In fact, it begins with a voice over from Jon Hamm, a new addition this season, asking viewers to visualize a maze, a maze created by one’s own mind. Hamm’s narrator returns throughout the episode at intervals with brief stories that don’t have any direct link to the episode’s narrative but serve as parables that help contextualize the narrative. He relates the story of Zhuang Zhou, “who fell asleep one day and dreamed he was a butterfly. For hours, he fluttered in the warm winter sun until he no longer remembered he was Zhuang Zhou. Suddenly he woke, and he was Zhuang Zhou again. But in that moment, he didn’t know: Was he Zhuang Zhou who had dreamed he was a butterfly, or a butterfly who was dreaming he’s Zhuang Zhou?” He also tells the story of a man who becomes convinced his leg is not part of himself, and the tale of two chicks freshly hatched from their eggs, one healthy and one deformed, covered in an oily black goo.
The great filmmaker Akira Kurosawa once quipped, “In a mad world, only the mad are sane.” Legion season 2 seems to be shaping up as an exploration of that idea—although in some respects, Hawley has been exploring this theme since at least his work on Fargo. Hawley refers to the narrative interludes as “educational segments” and they help transition the show from a look at the madness of an individual to a look at the madness of the world. He goes on:
If the first season was about looking at individual mental illness—whether David had schizophrenia or he had these abilities—then the second year is about the greater idea of mental illness. What if the world has gone crazy, and he’s the sane one? I was interested in the idea of our shared reality being a choice that we make. Sometimes societies go a little bit crazy. How does that happen? Part of exploring that involves inventing these educational segments about trying to explain and visualize what is a delusion: By saying delusions are ideas, and ideas are like an egg, and some ideas are healthy while others are unhealthy.
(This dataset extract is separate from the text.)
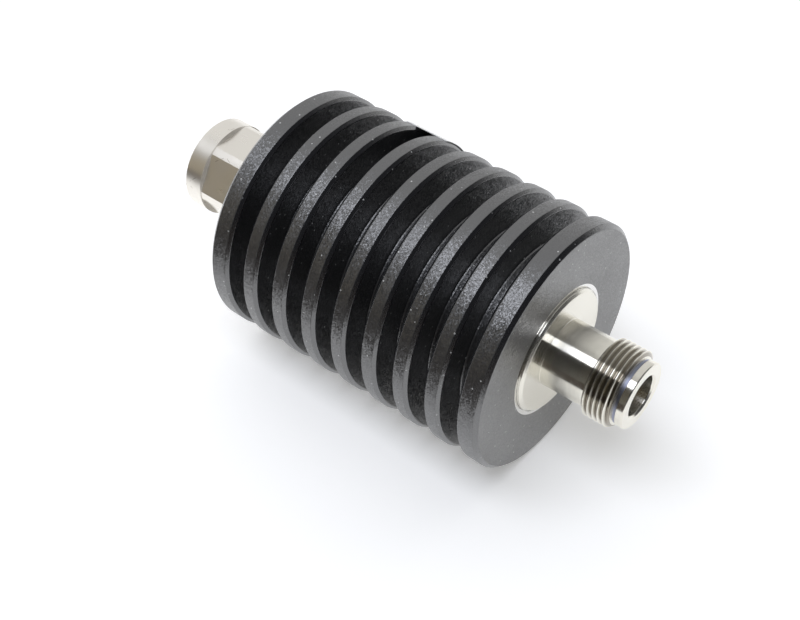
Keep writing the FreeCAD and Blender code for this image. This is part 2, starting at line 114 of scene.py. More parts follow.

Legion, for all its abstract storytelling, seems grounded in the present age. If women sporting mustaches and auto-tuned, computerized voices seem confusing, or if a battle between good and evil being held as an epic dance-off in a club strains your suspension of disbelief, is it all any more bewildering than the idea that mass shootings are staged? Or watching dozens of news anchors deliver the same scripted statements across the country?
Legion seems to be exploring the concept that even the most absurd—and, indeed, dangerous—ideas can take real shape, have real consequences, and become normalized and defended through means of logic not just on a personal level, but on a societal one. And asks how we can navigate through a world in which the culture doesn’t know what to believe and can’t differentiate between hallucinations, delusions, and reality. In a hyper stimulated world where it is hard to distinguish between the knowledgeable and the ignorant, the wise and the foolish, it’s a well-executed dive headlong into that very question.